In February 2008 NRRA filed an amicus brief supporting Auto Dealers RRG’s position in this lawsuit that stemmed from the issuance of a 2009 cease and desist order by the California Department of Insurance (“CA DOI”). The major issues arising from this case included (1) the role and limits of authority of the non-domiciliary state regulator, particularly its authority to determine whether an RRG qualifies as such under the Risk Retention Act, (2) whether “liability” as defined under the LRRA was intended to include contractual liability (California has argued for some time that only tort-based liability is permissible under the LRRA), and (3) the ability of a non-domiciliary state to take administrative action (e.g. a cease and desist order) against RRGs, when the LRRA requires states to bring actions in a “court of competent jurisdiction.”  A major victory was achieved on March 7, 2008, when the federal judge issued a preliminary injunction prohibiting the CA DOI from enforcing the cease and desist order.

H.R. 5792

The Increasing Insurance Coverage Options for Consumers Act of 2008 was introduced on April 17, 2008.  The bill proposed to expand the LRRA to include the authority for RRGs to write commercial property coverage. H.R. 5792 did not pass the 110th Congress.  However, NRRA continued to actively promote similar legislation to expand LRRA.


2009

NRRA reached a settlement on the New Jersey/Indemnity Insurance Corporation of D.C. matter. There was also a victory regarding the Kentucky Administrative Costs Assessment. A letter was finalized regarding the Coalition for Competitive Insurance Rates. NRRA wrote a response to escalated "re-registration" efforts and similar overreaching inquiries being imposed by California. NRRA published a position paper on the MMSEA (Medicare, Medicaid and SCHIP Extension Act of 2007) reporting requirements.


2010
H.R. 4802

The Risk Retention Modernization Act of 2010 proposed allowing risk retention groups to sell commercial property insurance. Its purpose was to create new uniform, baseline corporate governance standards for risk retention groups as well as establish a mechanism to resolve disputes between non-domiciliary states and RRGs. The bill was introduced by Rep. Dennis Moore (D-Kansas) and Rep. John Campbell (R-California). NRRA was instrumental in sponsoring the legislation.


2011
Alliance of Nonprofits for Insurance Risk Retention Group vs. Nevada

After 9 years of successfully doing business in Nevada, ANI was suddenly issued a “cease and desist” order by the insurance commissioner, Brett Barratt, claiming that ANI was not an authorized insurer because it could not, by law, participate in the state insurance guarantee fund. NRRA mobilized a significant offensive and put together a combination of amicus briefings, one on behalf of NRRA and three other entities, with other groups filing their own supportive “amicus” briefs.


2012
H.R. 2126

The Risk Retention Modernization Act, was introduced on June 3, 2011, substantially similar to H.R. 4208, the bill would again establish a dispute resolution mechanism to deal with state actions that put burdensome requirements on RRGs, this time through the newly formed FIO, established under Dodd-Frank. This bill is the most recent legislation co-sponsored by NRRA. It is assigned to the House Committee on Financial Services and is co-sponsored by Rep. John Campbell (R-California) and Rep. Peter Welch (D-Vermont).

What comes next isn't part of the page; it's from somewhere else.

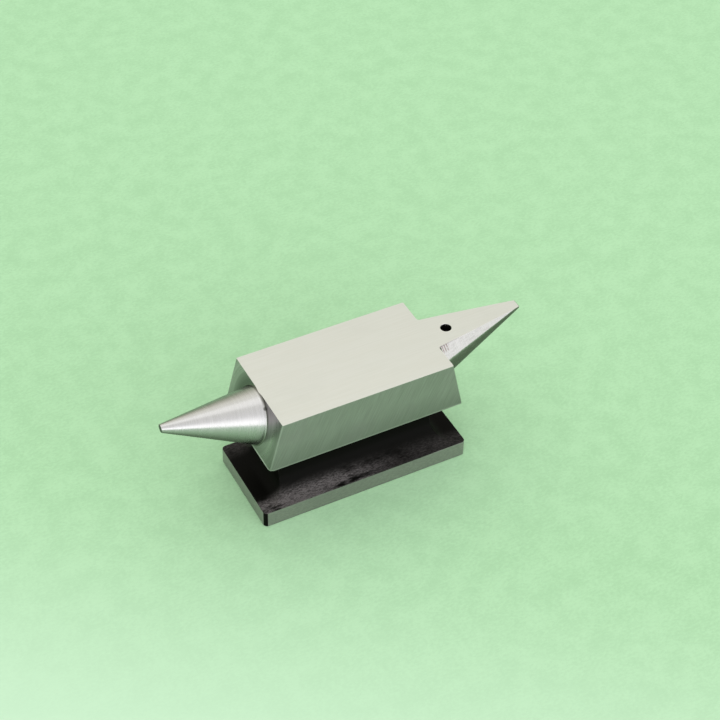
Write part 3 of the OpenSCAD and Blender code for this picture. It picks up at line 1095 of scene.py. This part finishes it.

NRRA Challenges GAO Report on Risk Retention Groups

In a letter to Alicia Puente Cackley, Director of the GAO’s Financial Markets and Community Investment Division, Joseph Deems, NRRA Executive Director, called upon the GAO to rectify errors in the original GAO document.


NAIC Activities

Over the years, NRRA has effectively met with and proactively effectuated positive intervention on numerous NAIC initiatives.